Tymczasem tempo zmian przytłacza najmłodszych i rodzi w nich dużą niepewność.
— Młodzi mają tak bogaty wachlarz możliwych wyborów, że w efekcie trudno im czasem podjąć jakąkolwiek decyzję warunkującą ich karierę zawodową czy wyobrazić sobie, jak ma wyglądać sukces ich zawodowej aktywności. Trzeba im pomagać w budowaniu pewności siebie — kontynuowała analizę Katarzyna Podgórna z PwC — firmy, która utworzyła funkcję doradcy kariery (career chancellor) pomagającemu najmłodszym pracownikom w rozpoznaniu ich zainteresowań i niewypowiedzianych ambicji, by ocenić, co mogą i powinni robić ze swoim potencjałem personalnym oraz zawodowym.

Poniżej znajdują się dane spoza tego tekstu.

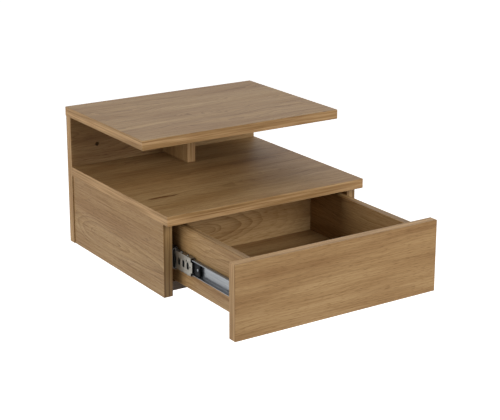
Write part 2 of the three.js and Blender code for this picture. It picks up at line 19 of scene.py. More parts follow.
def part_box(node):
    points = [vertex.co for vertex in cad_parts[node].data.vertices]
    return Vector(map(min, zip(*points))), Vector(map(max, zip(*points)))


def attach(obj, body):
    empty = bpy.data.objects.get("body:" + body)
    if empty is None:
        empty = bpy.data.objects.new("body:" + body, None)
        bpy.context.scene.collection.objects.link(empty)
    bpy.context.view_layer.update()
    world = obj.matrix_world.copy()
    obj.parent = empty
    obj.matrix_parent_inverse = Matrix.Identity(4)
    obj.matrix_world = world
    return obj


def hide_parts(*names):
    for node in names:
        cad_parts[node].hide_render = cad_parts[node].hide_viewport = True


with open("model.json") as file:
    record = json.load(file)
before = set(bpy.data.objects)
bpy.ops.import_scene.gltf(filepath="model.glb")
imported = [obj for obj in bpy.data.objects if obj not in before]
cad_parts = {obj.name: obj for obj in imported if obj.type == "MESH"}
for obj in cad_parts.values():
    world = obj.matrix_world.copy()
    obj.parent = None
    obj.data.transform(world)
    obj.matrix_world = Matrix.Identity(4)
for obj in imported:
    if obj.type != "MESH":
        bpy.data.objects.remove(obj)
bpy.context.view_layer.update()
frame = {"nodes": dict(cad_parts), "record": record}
nodes = frame["nodes"]

# %% [markdown]
# ## Colours and nodes
#
# A colour is written as it looks on a screen, as a hex code. Blender's sockets take linear light,
# so one function turns the code into it. A second function starts a material with an empty tree,
# and a third adds a node to a tree. What it is told for an input is linked if it comes from another
# node, and is typed into the socket if it doesn't.

# %% Three helpers for materials
def linear(code):
    """The linear colour of an sRGB hex code."""
    parts = [int(code[i : i + 2], 16) / 255 for i in (1, 3, 5)]
    bent = [c / 12.92 if c <= 0.04045 else ((c + 0.055) / 1.055) ** 2.4 for c in parts]
    return (*bent, 1.0)


def empty_material(name):
    """A new material and its node tree, with nothing in it yet."""
    material = bpy.data.materials.new(name)
    material.use_nodes = True
    material.node_tree.nodes.clear()
    return material, material.node_tree


def add(tree, kind, inputs=None, **settings):
    """A new node with its settings, and its inputs linked or filled in."""
    node = tree.nodes.new(kind)
    for name, value in settings.items():
        setattr(node, name, value)
    for key, value in (inputs or {}).items():
        if isinstance(value, bpy.types.NodeSocket):
            tree.links.new(value, node.inputs[key])
        else:
            node.inputs[key].default_value = value
    return node


print("oak in linear light:", [round(c, 3) for c in linear("#9d7d58")])

# %% [markdown]
# ## The camera
#
# The photograph was taken from the front left, a little above the top board, with a long lens. The
# place and the focal length come from the corners and edges of the boards, whose real sizes are
# known. A long lens from two metres keeps the far side nearly as large as the near one. Upright
# edges come out parallel in such a picture when the lens is slid down instead of tilted, so a
# tenth of the frame is taken that way here.

# %% The camera
FRAME_WIDTH = 500  # pixels
FOCAL_LENGTH = 1378.24  # in the same pixels, as it comes out of the fit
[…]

Młodych przytłacza rysowany przed nimi ideał dwudziestolatka, który pracuje zdalnie na Bali, a żyjąc tam, na bieżąco relacjonuje w social mediach wyzwania, z jakimi mierzy się w firmie, i jednocześnie opowiada o swoich prywatnych aktywnościach i pokazuje, co ma na talerzu.
— W realizowanym przez BASF programie „Chemia jest kobietą” zajmujemy się młodzieżą, a nawet chodzimy do szkół, by uczyć dziewczynki i wzmacniać w nich pewność siebie. Napotykamy tam młodzież często zdezorientowaną i poddaną sile stereotypu. O ile w dużych miastach coś się dzieje, o tyle poza nimi stereotypy rządzą niepodzielnie — przyznała Ewa Dolegacz.

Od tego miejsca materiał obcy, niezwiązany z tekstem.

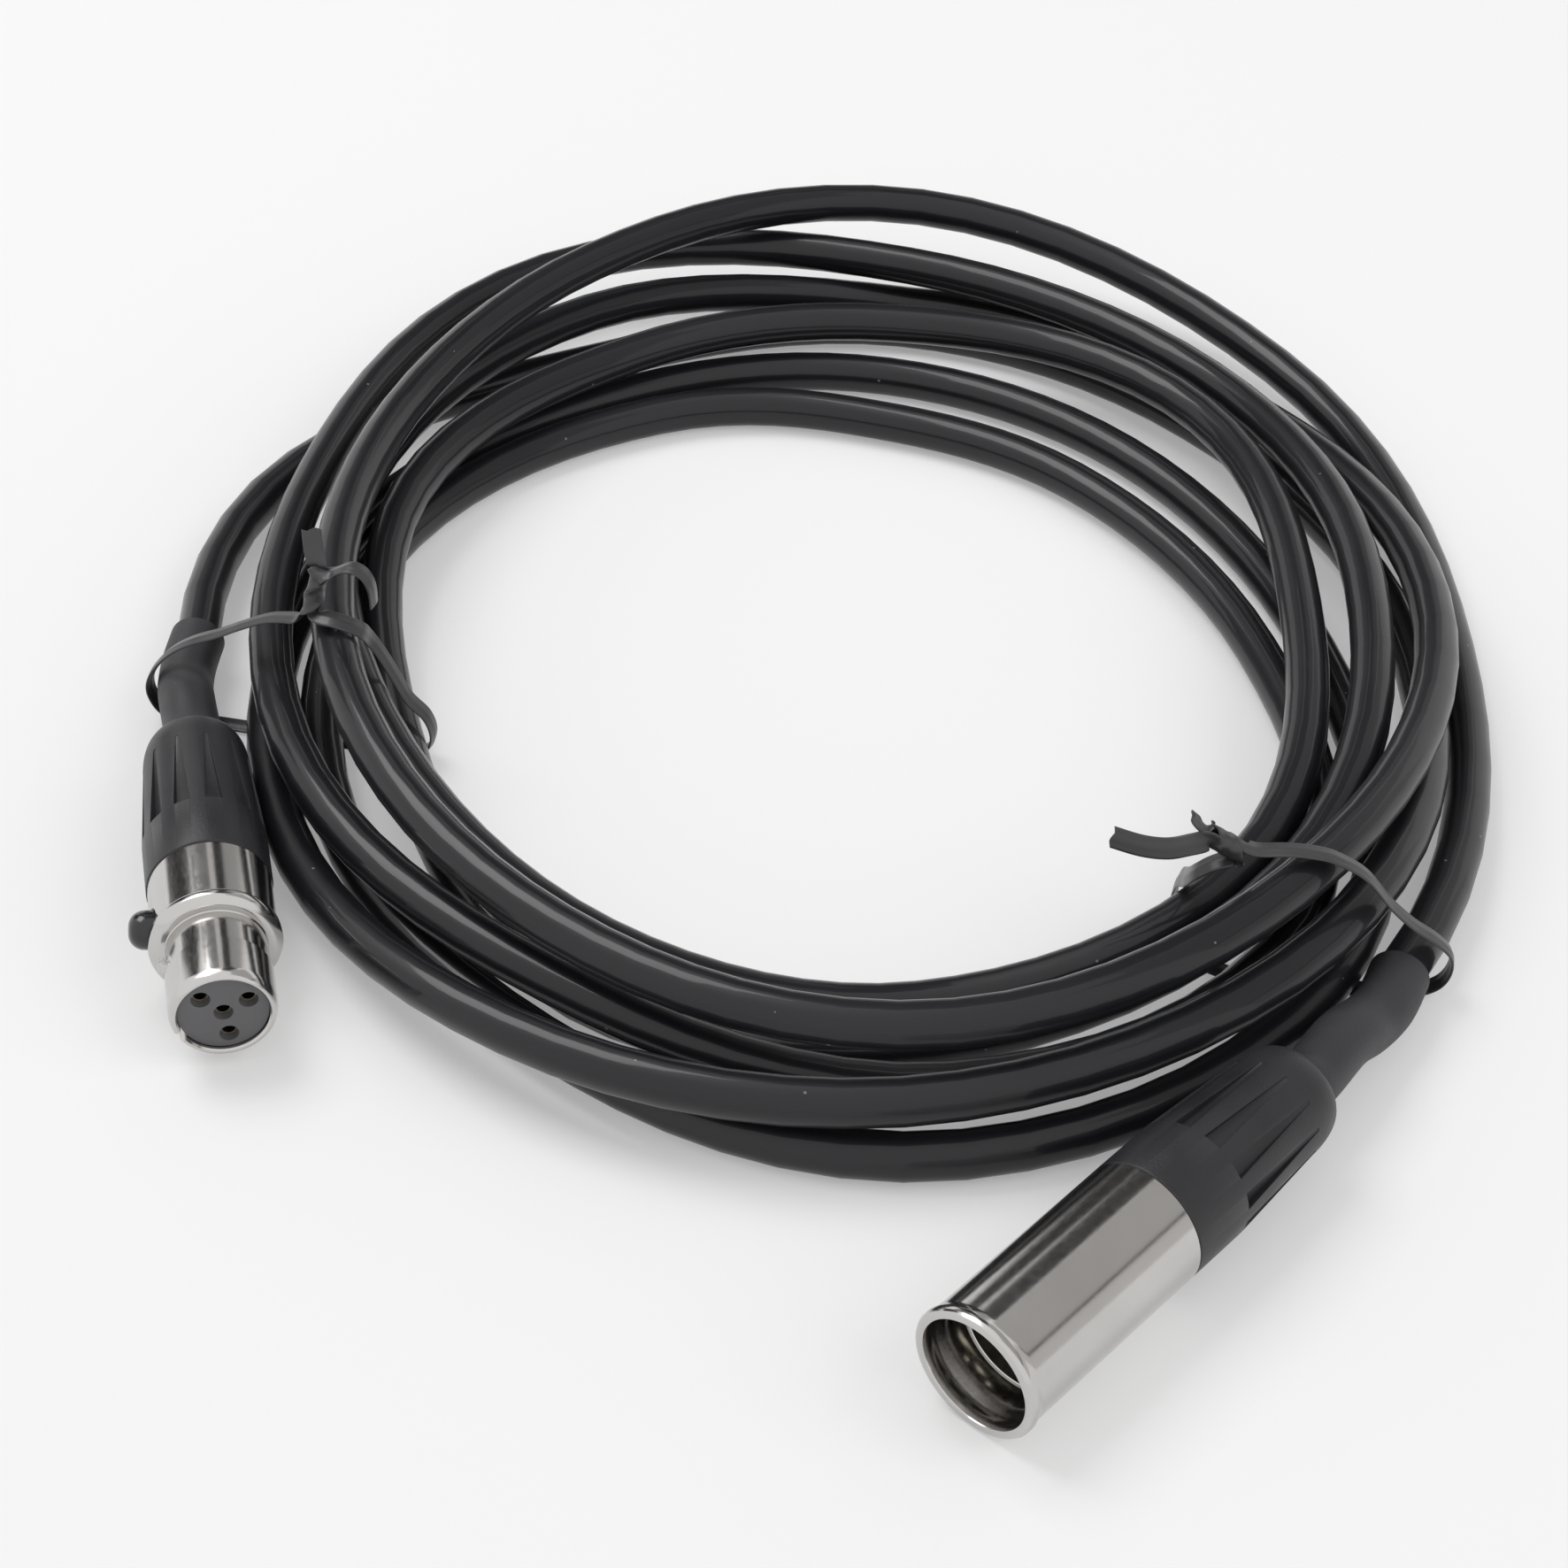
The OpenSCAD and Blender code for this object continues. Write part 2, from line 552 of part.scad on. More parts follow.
// Crests and twist_from are [distance outward, height above the bundle]
module tie(at, way, crests, twist_from, lean, twist_len, tail_len, roll) {
  held = held_by(at, way);
  color([0.09, 0.09, 0.1]) in_tie_plane(at, way) {
    translate([0, 0, -tie_w / 2]) linear_extrude(tie_w) difference() {
      tie_outline(held, crests, tie_t);
      tie_outline(held, crests, 0);
    }
    translate([twist_from.x, top_of(held) + twist_from.y, 0]) rotate([0, 0, lean]) rotate([0, 90, 0]) {
      linear_extrude(twist_len, twist = 360 + roll, slices = 14, segments = 4)
        square([tie_w, 2 * tie_t], center = true);
      rotate([0, 0, -roll]) translate([-tie_w / 2, -tie_t / 2, twist_len - 0.2])
        cube([tie_w, tie_t, tail_len]);
    }
  }
}

LEFT_TWIST_LEN = 3.2;
LEFT_TAIL_LEN = 4.2;
RIGHT_TWIST_LEN = 3.4;
RIGHT_TAIL_LEN = 7.8;

module left_tie() {
  tie(left_tie_at, left_tie_way, [[-4.6, 1.3], [-8.6, 0.7]], [-4.6, 1.5], 84,
      LEFT_TWIST_LEN, LEFT_TAIL_LEN, 90);
}

module right_tie() {
  tie(right_tie_at, right_tie_way, [[-6.2, 0.3]], [-6, 0.5], 178,
      RIGHT_TWIST_LEN, RIGHT_TAIL_LEN, 0);
}

cable_coil();
male_lead();
female_lead();
male_shell();
male_insert();
male_pin(0);  // male_pin_1
male_pin(1);  // male_pin_2
male_pin(2);  // male_pin_3
male_pin(3);  // male_pin_4
male_cores();
male_clamp();
male_boot();
male_sleeve();
female_shell();
female_insert();
female_socket(0);  // female_socket_1
female_socket(1);  // female_socket_2
female_socket(2);  // female_socket_3
female_socket(3);  // female_socket_4
female_cores();
female_clamp();
female_boot();
female_sleeve();
latch_lever();
latch_button();
left_tie();
right_tie();
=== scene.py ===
"""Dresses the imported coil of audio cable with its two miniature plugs, sleeves and twist ties."""

import json
import logging
import math
from dataclasses import dataclass, field
from enum import Enum

import bmesh
import bpy
from mathutils import Matrix, Vector

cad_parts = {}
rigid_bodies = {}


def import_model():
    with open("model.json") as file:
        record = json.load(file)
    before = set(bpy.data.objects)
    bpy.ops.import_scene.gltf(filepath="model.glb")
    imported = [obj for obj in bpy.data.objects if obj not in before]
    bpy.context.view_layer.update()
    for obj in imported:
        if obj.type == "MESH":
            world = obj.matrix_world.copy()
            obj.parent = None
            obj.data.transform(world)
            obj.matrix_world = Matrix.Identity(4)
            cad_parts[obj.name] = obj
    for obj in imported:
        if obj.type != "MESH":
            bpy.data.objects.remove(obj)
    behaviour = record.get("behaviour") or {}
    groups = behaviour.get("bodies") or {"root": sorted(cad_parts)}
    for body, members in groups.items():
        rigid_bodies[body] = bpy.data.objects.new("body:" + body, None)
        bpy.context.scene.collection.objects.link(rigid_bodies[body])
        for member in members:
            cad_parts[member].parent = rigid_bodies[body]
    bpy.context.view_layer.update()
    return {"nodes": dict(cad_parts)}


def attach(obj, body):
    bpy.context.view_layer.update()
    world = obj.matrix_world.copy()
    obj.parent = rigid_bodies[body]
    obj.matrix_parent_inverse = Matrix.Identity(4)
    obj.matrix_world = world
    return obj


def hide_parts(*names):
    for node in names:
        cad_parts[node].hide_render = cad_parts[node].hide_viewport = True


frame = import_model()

MM = 0.001
LOG = logging.getLogger("xlr_cable_coil")
SMOOTH_ANGLE = math.radians(32)     # a turned piece's corners stay sharp past this
SOFT_ANGLE = math.radians(50)       # and a soft piece's past this


class Body(Enum):
    """The rigid bodies that pieces ride on."""

    CABLE = "cable"
    LATCH = "latch"


class Slot(Enum):
    """The record's material slots."""

    JACKET = "cable_jacket"
    SLEEVE = "shrink_sleeve"
    SHELL = "polished_shell"
    MALE_INSERT = "male_insert"
    FEMALE_INSERT = "female_insert"
    CONTACT = "contact"
    CORES = "core_insulation"
    CLAMP = "clamp"
    BOOT = "boot"
    LEVER = "latch_spring"
    BUTTON = "latch_button"
    TIE = "tie"


# ---------------------------------------------------------------- shader groups


def new_group(name: str, inputs: dict[str, float], *outputs: str) -> bpy.types.NodeTree:
    """Makes an empty shader node group with named number sockets.

    Args:
        name: Name of the group.
        inputs: Input names with their default values.
        *outputs: Output names.

    Returns:
        The group, with its input and output nodes in place.
    """
    group = bpy.data.node_groups.new(name, "ShaderNodeTree")
    for label, value in inputs.items():
        socket = group.interface.new_socket(label, in_out="INPUT", socket_type="NodeSocketFloat")
        socket.default_value = value
    for label in outputs:
        group.interface.new_socket(label, in_out="OUTPUT", socket_type="NodeSocketFloat")
    group.nodes.new("NodeGroupInput").name = "in"
    group.nodes.new("NodeGroupOutput").name = "out"
    return group


def feed(tree: bpy.types.NodeTree, node: bpy.types.Node, inputs: dict[str | int, object]) -> None:
    """Links a node's inputs to sockets, or sets them to values.

    Args:
        tree: Node tree that the node is in.
        node: The node.
        inputs: A socket or a value for each input, by its name or index.
    """
    for place, value in inputs.items():
        if isinstance(value, bpy.types.NodeSocket):
            tree.links.new(value, node.inputs[place])
        else:
            node.inputs[place].default_value = value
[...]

W mniejszych miejscowościach jednym z problemów ograniczających rozwój młodych jest wykluczenie transportowe.
— Gdy uczniowie muszą do godz. 15 opuścić szkołę, bo potem nie ma już autobusu, ich szanse na rozwój aktywności społecznych i kontaktów z rówieśnikami maleją. Potrzebne są zmiany w krajowym ekosystemie, a odpowiedzialność biznesu polega m.in. na tym, by podnosić te tematy w debacie publicznej, a następnie brać udział w planowaniu i realizacji potrzebnych zmian, także infrastrukturalnych — podkreśliła Małgorzata Greszta.
Gdy duża firma inicjuje działalność w małym mieście, uzyskuje znaczący wpływ na lokalną społeczność — przykładem jest Saint-Gobain, który zatrudnia około tysiąca pracowników w 5 zakładach w Kole — mieście zamieszkanym przez 20 tys. ludzi.

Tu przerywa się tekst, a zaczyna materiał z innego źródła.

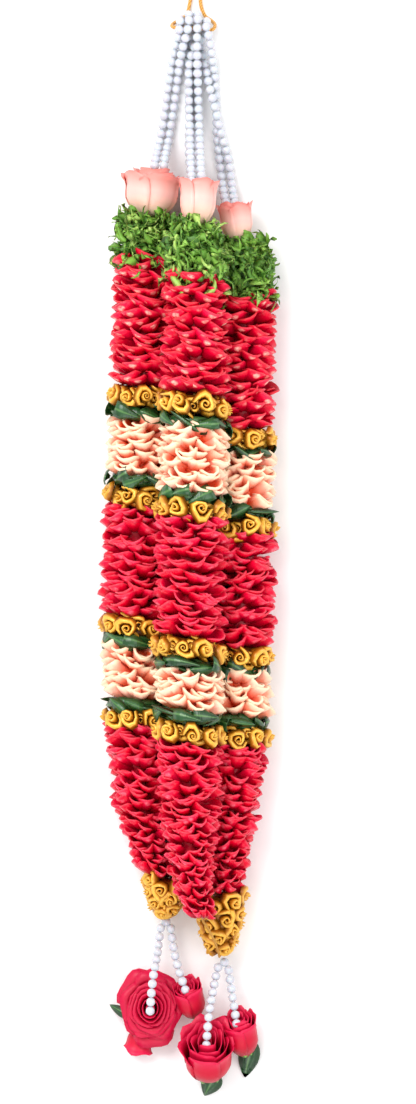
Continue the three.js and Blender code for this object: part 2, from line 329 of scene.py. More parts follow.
# Each neck: its turn's across and drop, the leg that goes up and the leg that comes down.
NECKS = [
    ((-10, 8), [
        (-35, 153.5, 31), (-34, 147, 24), (-32, 137, 12.5), (-29.4, 124, 4.8), (-26.9, 107, 4.3),
        (-21.4, 68, 4.3), (-18.6, 53, 4.3), (-16.4, 43, 6.5), (-13, 30, 13.5), (-11.4, 22, 20),
    ], [
        (-9, 22, 6), (-6.6, 32, 4.7), (-1.6, 60, 4.3), (-1, 95, 4.3), (-1, 140, 4.3),
        (0, 157, 9), (1.4, 171.5, 18.5),
    ]),
    ((-1.2, 4), [
        (-25.8, 153.5, 31), (-24.8, 147, 24), (-22.9, 137, 12.5), (-20.6, 124, 4.8),
        (-18, 107, 4.3), (-14.4, 82, 4.3), (-12, 65, 5.5), (-10.2, 50, 11), (-7, 36, 17.8),
        (-3, 22, 21.8),
    ], [
        (-0.2, 22, 5.4), (3.4, 38, 4.4), (7.2, 62, 4.3), (8, 95, 4.3), (8, 140, 4.3),
        (9, 157, 9), (10.3, 171.5, 18.5),
    ]),
    ((7.6, 4), [
        (11.4, 171, 75), (10.6, 159, 61), (9.9, 140, 40), (9.2, 118, 22.5), (8.7, 98, 13.8),
        (8.1, 80, 13.3), (7.2, 55, 17.5), (6.9, 32, 22.8), (7.2, 20, 22.8),
    ], [
        (7.8, 20, 4.7), (9.8, 28, 4.3), (12.8, 41, 4.3), (15.3, 56, 6), (18.2, 71, 10.2),
        (20.9, 83, 12.4), (25, 98, 13.4), (29.8, 118, 13.2), (33.4, 131, 10.8),
        (37.2, 143, 5.8), (39.6, 156, 5), (41.6, 172, 10), (43.2, 185, 21), (44.2, 190.5, 27),
    ]),
    ((16.4, 11), [
        (35.1, 190.5, 27), (33.9, 185, 21), (32, 172, 10), (30.2, 157, 5), (28.4, 141, 4.3),
        (26.8, 122, 4.3), (26.5, 100, 4.3), (25.6, 80, 4.3), (24.9, 64, 5.6), (22.6, 50, 13),
        (20.8, 36, 19.5), (18.4, 25, 22),
    ], [
        (14.8, 24.4, 11.4), (10, 30, 13.2), (5, 36, 13.6), (0.4, 48, 12.9), (-1.2, 62, 12.8),
        (-1, 98, 13.6), (-0.4, 118, 22.5), (0.2, 140, 40), (1, 159, 61), (1.8, 171, 75),
    ]),
]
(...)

— Gdy pracowałem w Kole, jako dyrektor personalny, zauważyłem, że nasz Zarząd jest powszechnie rozpoznawany i ma realny autorytet wśród nie tylko pracowników, ale i mieszkańców gminy. Gdy firma inicjowała jakąś akcję społeczną, całe miasto o tym wiedziało — wspominał Michał Ciesielski.
Uczestnicy debaty zgodzili się, że w związku z obowiązkiem raportowania ESG — i to już za 2024 r. — wzrośnie zainteresowanie biznesu jej odpowiedzialnością i regulacjami, jakim podlegają aktywności w tym zakresie.